Mr. Summers was generally well liked by undergraduates, some of whom rallied to his defense last year. The student newspaper, the Harvard Crimson, reported that after yesterday’s announcement about 150 people gathered outside his office, including some who chanted, “Stay, Larry, Stay.”


In recent days, the criticism of Mr. Summers went beyond his management style and policies, taking aim at his basic capacity to lead the university. Last week, the professor who filed the most recent no-confidence motion, Judith Ryan, said Mr. Summers lacked the intellectual breadth necessary to be president of Harvard.


“At the heart of the matter right now is his relatively narrow education which makes it hard for him to relate equally well to all the disciplines in the college and in the faculty,” Ms. Ryan told the Crimson.


“He’s a brilliant man. I’m not saying I’m the ideal person, either. I’m saying that we have at Harvard College an ideal of a broad education that encompasses many different areas, and I think if one speaks to President Summers at length about some areas he’s not familiar with, he shows that he hasn’t really had the same kind of liberal arts education as we are trying to provide you people.”


Ms.

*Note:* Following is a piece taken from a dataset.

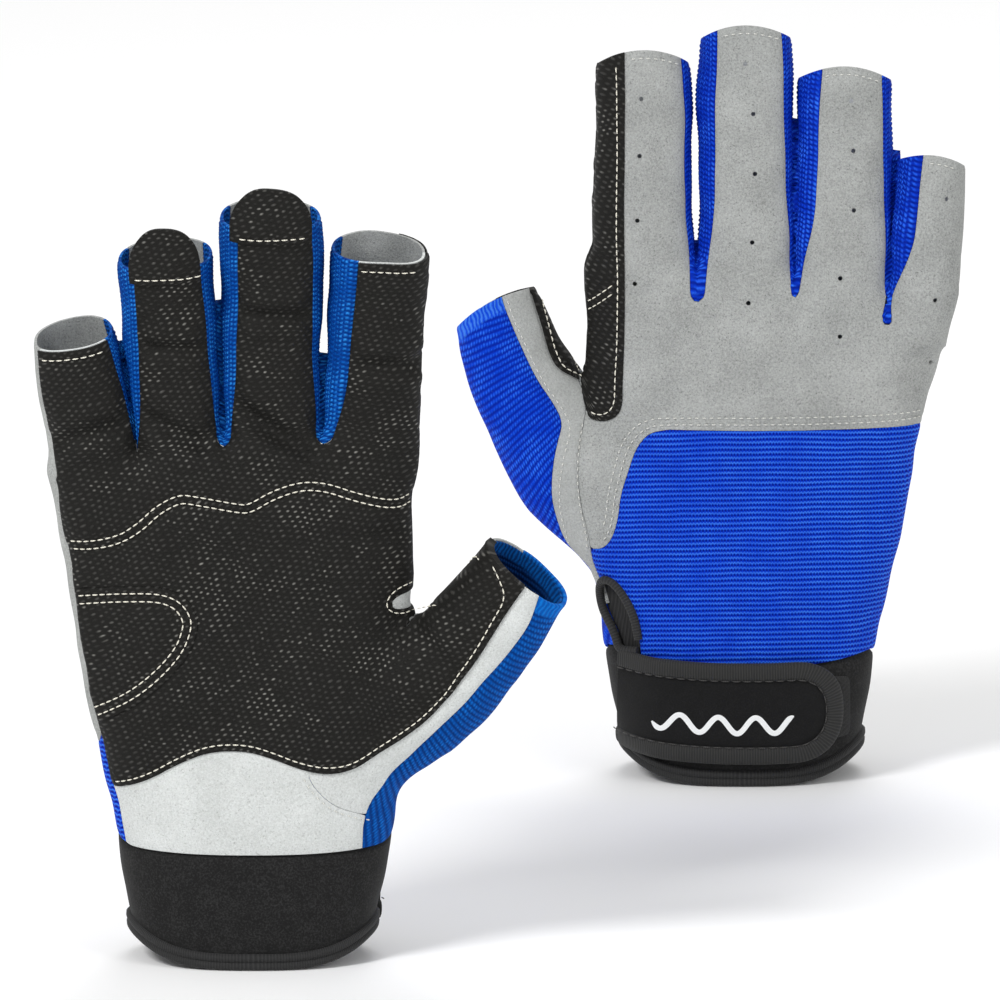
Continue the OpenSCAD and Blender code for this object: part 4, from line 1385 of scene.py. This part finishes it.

Ryan, a professor of German and comparative literature, did not respond to a call seeking comment for this story, but other professors said they believed she was referring to the fact that Mr. Summers did his undergraduate studies at the Massachusetts Institute of Technology.


Mr. Steinbach rejected the suggestion that Mr. Summers, who was 28 when he won tenure from Harvard in economics, lacked the qualifications to lead the elite school. “This is a disparaging, despicable comment,” Mr. Steinbach said. “It’s absurd.”